Products That Work on Every Schedule
Some products earn their place regardless of how rushed you are:
Multi-taskers: A tinted sunscreen moisturizer handles hydration, protection, and light coverage in one step. Worth it if mornings are tight.
Quick absorbers: Lightweight, water-based serums sink in fast. Thick creams that sit on the skin for five minutes aren’t practical for rushed mornings.
Stable formulas: Products that can live in your car or desk without degrading. Look for airless pumps and avoid anything that requires refrigeration.
For a deeper look at building an effective but minimal routine, check out the two week skin reset guide.
When Your Schedule Changes
Life isn’t static. You might have leisurely mornings for months, then suddenly get a new job or new commute that changes everything. Your routine needs to flex.
The solution is having a “full” routine and a “minimum viable” routine. Know both. When things get intense, drop to the minimum without guilt. When you have more time, expand back out.

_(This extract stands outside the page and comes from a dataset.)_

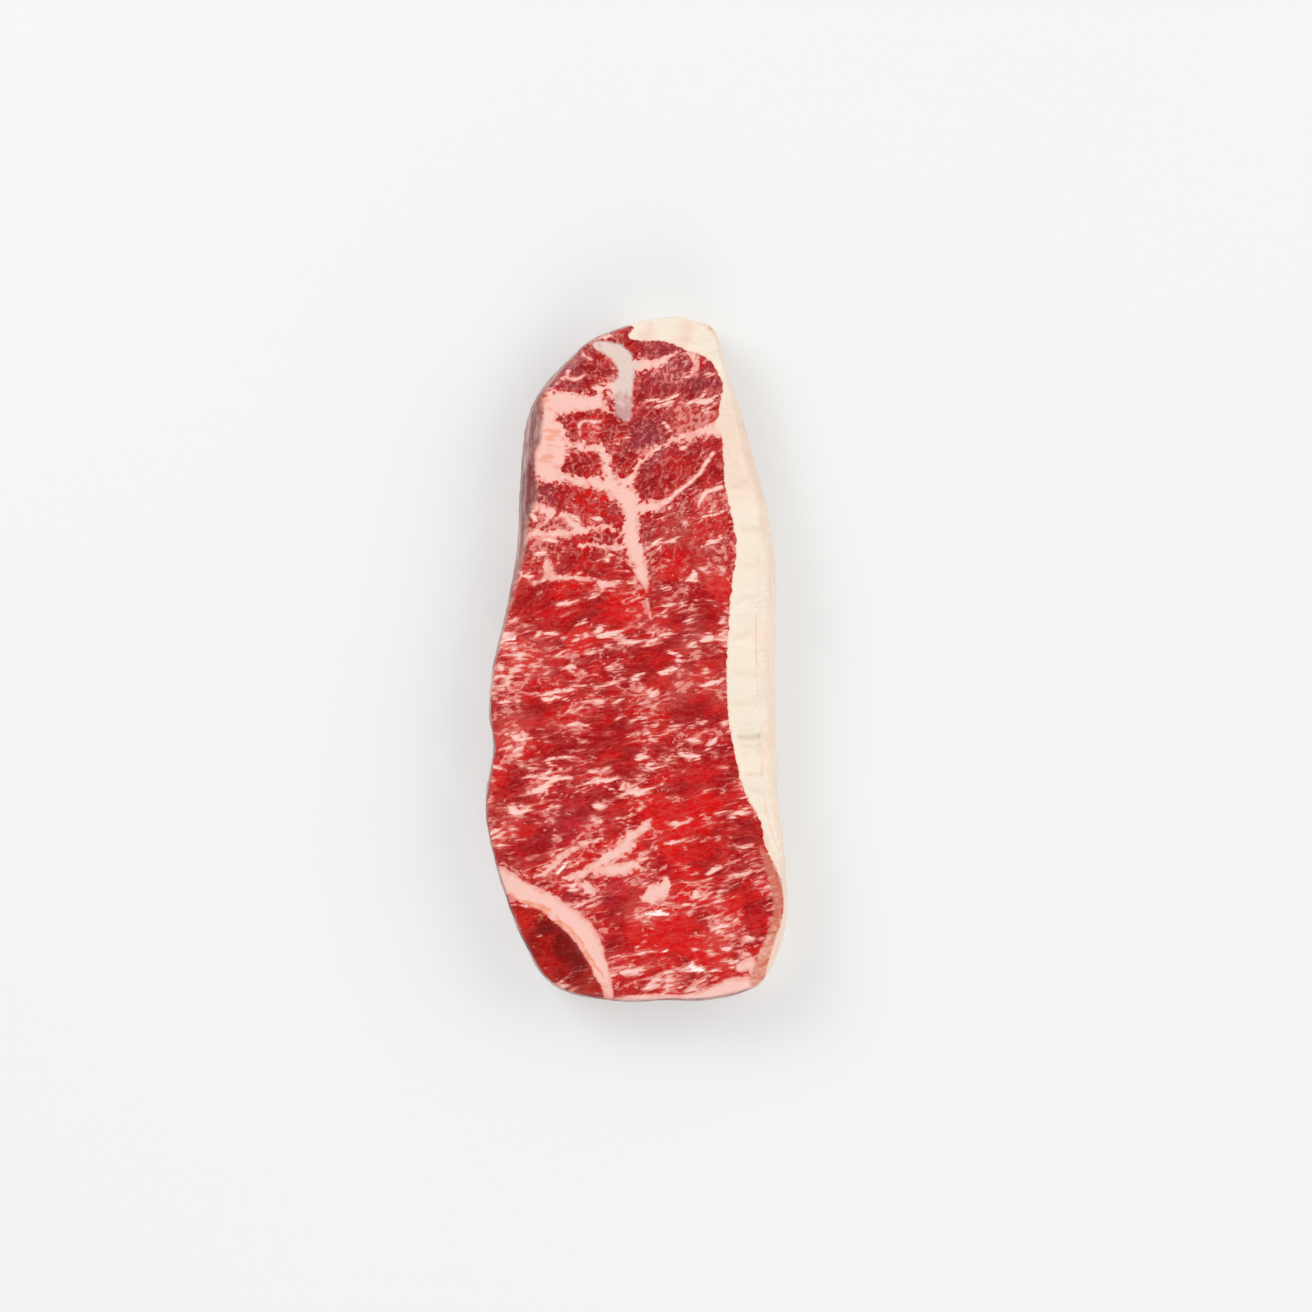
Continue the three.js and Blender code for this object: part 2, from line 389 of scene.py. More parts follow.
def in_band(band, at=flat):
    """Depth inside a band of (x, y, half width) corners."""
    depth = np.full(len(at), -99.0)
    for (x0, y0, half0), (x1, y1, half1) in zip(band, band[1:]):
        along = np.array([x1 - x0, y1 - y0])
        share = np.clip((at - (x0, y0)) @ along / (along @ along), 0, 1)
        gap = np.linalg.norm(at - (x0, y0) - np.outer(share, along), axis=1)
        depth = np.maximum(depth, half0 + (half1 - half0) * share - gap)
    return depth


def in_outline(corners, at=flat):
    """Depth inside a closed outline of (x, y) corners."""
    closed = np.vstack([corners, corners[:1]])
    inside = np.zeros(len(at), bool)
    for (x0, y0), (x1, y1) in zip(closed, closed[1:]):
        if y0 == y1:
            continue
        crossing = (at[:, 1] < y0) != (at[:, 1] < y1)
        edge_x = x0 + (at[:, 1] - y0) * (x1 - x0) / (y1 - y0)
        inside ^= crossing & (at[:, 0] < edge_x)
    gap = -in_band([(x, y, 0) for x, y in closed], at)
    return np.where(inside, gap, -gap)


def deepest(depths):
    return np.max(depths, axis=0)


band_check = in_band([(0, 0, 1.5), (9, 0, 1.5)], np.array([(4.0, 1.0)]))[0]
print("1 mm beside the middle of a band 3 mm wide, the depth is", band_check, "mm")

# %% [markdown]
# The fat cap lies beyond one long line. It starts at the head of the steak, turns the upper
# corner of the eye muscle, wanders down the right side, and ends outside the silverskin.
# The line is drawn, rounded, and closed far outside the steak.

# %% The fat cap, the silverskin and the dark end muscle
CAP_LINE = [
    (-3.7, 109), (-0.8, 105.8), (-2.6, 103.5), (-0.2, 101.8), (9.2, 101.3), (16.6, 98.4),
    (21.5, 96.8), (24.4, 94.2), (26.3, 91.1), (27.6, 86.8), (26.9, 82.6), (26, 77.5),
    (25, 73.9), (27.3, 71.9), (27.9, 61), (28.5, 54.5), (31.1, 42.7), (31.8, 36.1),
    (31.5, 30.3), (30.5, 24.8), (29.5, 11.9), (28.9, 1.3), (28.9, -10), (29.8, -21),
    (32.7, -35.6), (34.8, -42.6), (37.9, -48.2), (40, -53.2), (40.6, -57.7), (42.1, -61.6),
    (44.2, -67.1), (46.5, -72.9), (47.2, -76.8), (46.6, -81.3), (43.5, -90.8), (41.8, -96.5),
    (40.8, -101.3), (41, -112),
]
FAR_OUTSIDE = [(80, -112), (80, 130), (-3.7, 130)]
SILVERSKIN = [
    (39.7, -60.1, 0.4), (42, -65, 1.3), (44.2, -70.2, 1.7), (45.2, -75.4, 1.7),
    (45.1, -81, 1.3), (43.9, -85.9, 1.3), (42.3, -90.8, 1.5), (40.4, -95.7, 1.8),
    (39, -99.9, 2.1), (37.6, -102.7, 1.4),
]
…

Full routine might be: cleanser, toner, serum, moisturizer, SPF in the morning. Cleanser, active, serum, eye cream, night cream in the evening.
Minimum viable: cleanser and SPF moisturizer in the morning. Cleanser and basic moisturizer at night.
Both protect your skin. Both maintain consistency. One just does more when you have the time for more.
Your skin doesn’t need perfection. It needs you to show up, even if that’s just two products slapped on in 90 seconds before you run out the door. That beats nothing, and nothing is what happens when your routine doesn’t match your reality.